10 facts about State Theatre’s $1M Wurlitzer organ restoration

The State Theatre embodies the features of a number of great theatres including the opulence of the Paramount on Times Square, the majesty of the San Francisco Fox and the richness of the New York Roxy and has been operating more or less continuously since 1929, through the Depression and World War II.  In its original configuration the State seated 2,584.  Today it seats 2,034 people.  It features 13 hand-cut chandeliers, including the world’s second largest hand-cut chandelier, the Kohi-i-Nor reported to have costed three thousand pounds and was imported from Czechoslovakia.  It is 25 feet high and 16 feet in diameter and weighs four tonne.

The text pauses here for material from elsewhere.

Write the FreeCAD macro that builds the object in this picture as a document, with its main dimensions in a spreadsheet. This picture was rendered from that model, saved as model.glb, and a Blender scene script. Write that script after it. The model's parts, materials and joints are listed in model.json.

State Theatre has hosted silent and full feature films, theatre productions, musicals and performances spanning the likes of Shirley Bassey, Bette Midler, Lou Reed and Chris Isaac to Hi-5, the cast of Jesus Christ Superstar and Tap Dogs to film premiers lie X-Men, Bridget Jones and annually the Sydney Film Festival.

2019 marks 90 years for Sydney’s iconic State Theatre, one of Australia’s last great movie palaces. To mark the occasion, the State Theatre unveiled the building’s Wurlitzer organ, following a decade-long restoration. The restoration brings the organ, which has not been played with full purity of sound for 65 years, back to life for future generations.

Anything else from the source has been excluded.